'''
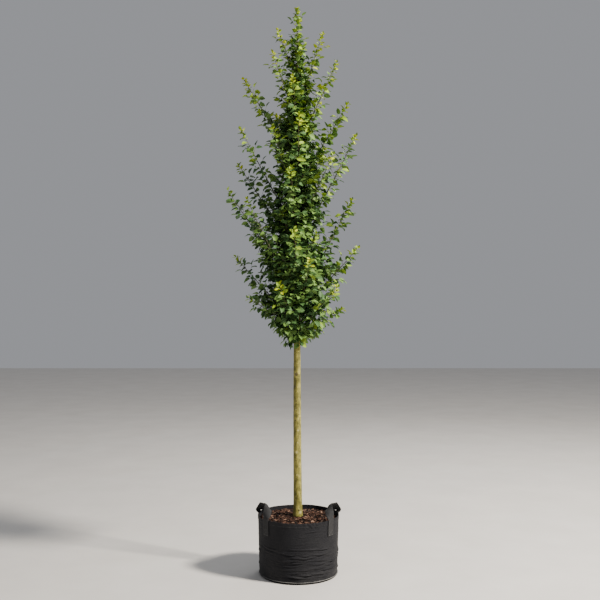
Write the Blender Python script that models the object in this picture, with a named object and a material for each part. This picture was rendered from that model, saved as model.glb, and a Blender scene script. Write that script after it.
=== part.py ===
"""A columnar beech standard in a fabric planting bag, as solids: the bag, its soil, two strap handles,
the trunk, the main boughs, and one mass of twigs and leaves on each bough.

Metres, +Z up. The origin is the centre of the bag's flat underside, and +X is the right-hand handle.
Compass angles run from +X towards +Y, so -90 is the front of the plant.
"""

import math
import random

import bmesh
import bpy
import numpy as np
from mathutils import Matrix, Vector

# ---- Driving dimensions -------------------------------------------------------------------------

GAP = 0.0003  # between pieces that touch

# Planting bag
BAG_HEIGHT = 0.337
BAG_TOP_RADIUS = 0.229
BAG_FOOT_RADIUS = 0.221
FABRIC = 0.004
HEM_DEPTH = 0.024
HEM_THICKER = 0.0012
RIM_ROUNDING = 0.001
BASE_THICKNESS = 0.006
BASE_ROUNDING = 0.009
BASE_CORNER = 0.3  # where the rounding's middle lies, as a share of it
WELT_TOP = 0.014
WELT_DEPTH = 0.005
WELT_OUT = 0.003
WELT_FACE = (0.2, 0.8)  # the upright part of its edge, as shares of its depth from the top
BAG_SIDES = 40

# Soil
SOIL_EDGE_BELOW_RIM = 0.025
SOIL_DOME = 0.010
SOIL_DOME_HALF_WAY = 0.6
SOIL_FLAT_RADIUS = 0.045
SOIL_SIDES = 28

# Strap handles: where the two stitched ends stand, counted round the rim from the front
STRAP_WIDTH = 0.046
STRAP_THICKNESS = 0.003
STRAP_FRONT_ANGLE = 51.0
STRAP_BACK_ANGLE = 105.0
STRAP_SEWN_DEPTH = 0.088
STRAP_OVER_HEM = (-0.004, 0.002)  # from below the hem's foot to above it
STRAP_RISE = 0.066
STRAP_FORWARD = 0.45  # how much steeper its front leg stands than its back one
STRAP_SQUARENESS = 0.55
STRAP_LEAN_IN = 0.035
STRAP_FRONT_LEAN_IN = 0.012
# Which way its outer face looks (right, back, up) at each share of the arch: it twists as it turns over
STRAP_FACES = [
    (0.16, (0.10, -0.95, 0.15)),
    (0.32, (-0.85, -0.45, 0.35)),
    (0.42, (-0.45, 0.25, 0.85)),
    (0.56, (-0.12, 0.75, 0.62)),
    (0.76, (0.20, 0.95, 0.25)),
]
STRAP_STEPS = 20

# Trunk
TRUNK_FOOT = BAG_HEIGHT - SOIL_EDGE_BELOW_RIM + SOIL_DOME + GAP
TRUNK_TIP = 2.90
TRUNK_BUTT_RADIUS = 0.0243
TRUNK_TIP_RADIUS = 0.0048
TRUNK_TAPER_POWER = 1.35
FLARE_OUT = 0.0045
FLARE_HEIGHT = 0.05
TRUNK_FOOT_X = -0.003
TRUNK_LEAN = -0.006
TRUNK_SWAY = 0.003
TRUNK_SIDES = 10
TRUNK_RINGS = 14
TRUNK_RING_CROWDING = 1.25  # towards the flare

# Crown: each shoot's height on the trunk, compass angle, reach from the trunk, and height of its tip.
# The first group each have a bough of their own. The second grow straight from the trunk: the slender
# shoots of its upper part, and short spurs that clothe it further down.
BOUGH_SHOOTS = [
    (1.335, 25, 0.300, 1.502),
    (1.360, 118, 0.280, 1.600),
    (1.395, 200, 0.300, 1.570),
    (1.375, -45, 0.325, 1.632),
    (1.385, -110, 0.295, 1.644),
    (1.420, 178, 0.360, 1.804),
    (1.430, 68, 0.320, 1.790),
    (1.445, -76, 0.300, 1.772),
    (1.480, -10, 0.355, 1.853),
    (1.520, 142, 0.345, 2.030),
    (1.540, 22, 0.345, 2.144),
    (1.560, 215, 0.345, 2.110),
    (1.580, -93, 0.300, 1.934),
    (1.620, 184, 0.404, 2.180),
    (1.750, 98, 0.315, 2.220),
    (1.860, -6, 0.338, 2.489),
]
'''
STATED PROBLEM:
Copy all of the data. Keep every word exactly as it is.

SOLVED EXERCISE:
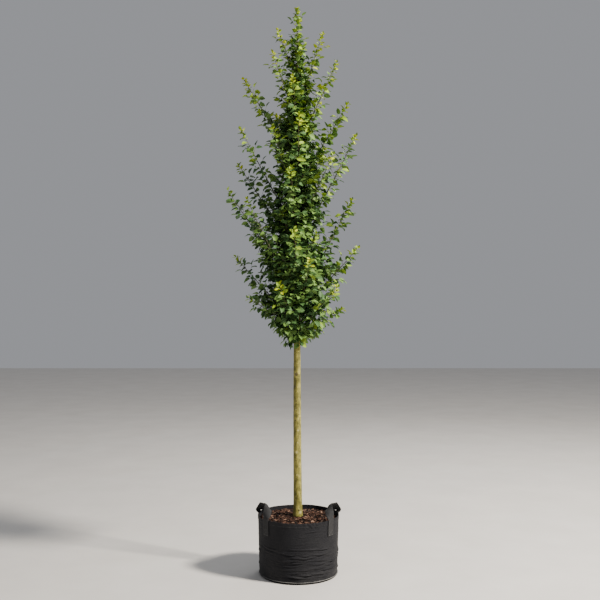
Write the Blender Python script that models the object in this picture, with a named object and a material for each part. This picture was rendered from that model, saved as model.glb, and a Blender scene script. Write that script after it.
=== part.py ===
"""A columnar beech standard in a fabric planting bag, as solids: the bag, its soil, two strap handles,
the trunk, the main boughs, and one mass of twigs and leaves on each bough.

Metres, +Z up. The origin is the centre of the bag's flat underside, and +X is the right-hand handle.
Compass angles run from +X towards +Y, so -90 is the front of the plant.
"""

import math
import random

import bmesh
import bpy
import numpy as np
from mathutils import Matrix, Vector

# ---- Driving dimensions -------------------------------------------------------------------------

GAP = 0.0003  # between pieces that touch

# Planting bag
BAG_HEIGHT = 0.337
BAG_TOP_RADIUS = 0.229
BAG_FOOT_RADIUS = 0.221
FABRIC = 0.004
HEM_DEPTH = 0.024
HEM_THICKER = 0.0012
RIM_ROUNDING = 0.001
BASE_THICKNESS = 0.006
BASE_ROUNDING = 0.009
BASE_CORNER = 0.3  # where the rounding's middle lies, as a share of it
WELT_TOP = 0.014
WELT_DEPTH = 0.005
WELT_OUT = 0.003
WELT_FACE = (0.2, 0.8)  # the upright part of its edge, as shares of its depth from the top
BAG_SIDES = 40

# Soil
SOIL_EDGE_BELOW_RIM = 0.025
SOIL_DOME = 0.010
SOIL_DOME_HALF_WAY = 0.6
SOIL_FLAT_RADIUS = 0.045
SOIL_SIDES = 28

# Strap handles: where the two stitched ends stand, counted round the rim from the front
STRAP_WIDTH = 0.046
STRAP_THICKNESS = 0.003
STRAP_FRONT_ANGLE = 51.0
STRAP_BACK_ANGLE = 105.0
STRAP_SEWN_DEPTH = 0.088
STRAP_OVER_HEM = (-0.004, 0.002)  # from below the hem's foot to above it
STRAP_RISE = 0.066
STRAP_FORWARD = 0.45  # how much steeper its front leg stands than its back one
STRAP_SQUARENESS = 0.55
STRAP_LEAN_IN = 0.035
STRAP_FRONT_LEAN_IN = 0.012
# Which way its outer face looks (right, back, up) at each share of the arch: it twists as it turns over
STRAP_FACES = [
    (0.16, (0.10, -0.95, 0.15)),
    (0.32, (-0.85, -0.45, 0.35)),
    (0.42, (-0.45, 0.25, 0.85)),
    (0.56, (-0.12, 0.75, 0.62)),
    (0.76, (0.20, 0.95, 0.25)),
]
STRAP_STEPS = 20

# Trunk
TRUNK_FOOT = BAG_HEIGHT - SOIL_EDGE_BELOW_RIM + SOIL_DOME + GAP
TRUNK_TIP = 2.90
TRUNK_BUTT_RADIUS = 0.0243
TRUNK_TIP_RADIUS = 0.0048
TRUNK_TAPER_POWER = 1.35
FLARE_OUT = 0.0045
FLARE_HEIGHT = 0.05
TRUNK_FOOT_X = -0.003
TRUNK_LEAN = -0.006
TRUNK_SWAY = 0.003
TRUNK_SIDES = 10
TRUNK_RINGS = 14
TRUNK_RING_CROWDING = 1.25  # towards the flare

# Crown: each shoot's height on the trunk, compass angle, reach from the trunk, and height of its tip.
# The first group each have a bough of their own. The second grow straight from the trunk: the slender
# shoots of its upper part, and short spurs that clothe it further down.
BOUGH_SHOOTS = [
    (1.335, 25, 0.300, 1.502),
    (1.360, 118, 0.280, 1.600),
    (1.395, 200, 0.300, 1.570),
    (1.375, -45, 0.325, 1.632),
    (1.385, -110, 0.295, 1.644),
    (1.420, 178, 0.360, 1.804),
    (1.430, 68, 0.320, 1.790),
    (1.445, -76, 0.300, 1.772),
    (1.480, -10, 0.355, 1.853),
    (1.520, 142, 0.345, 2.030),
    (1.540, 22, 0.345, 2.144),
    (1.560, 215, 0.345, 2.110),
    (1.580, -93, 0.300, 1.934),
    (1.620, 184, 0.404, 2.180),
    (1.750, 98, 0.315, 2.220),
    (1.860, -6, 0.338, 2.489),
]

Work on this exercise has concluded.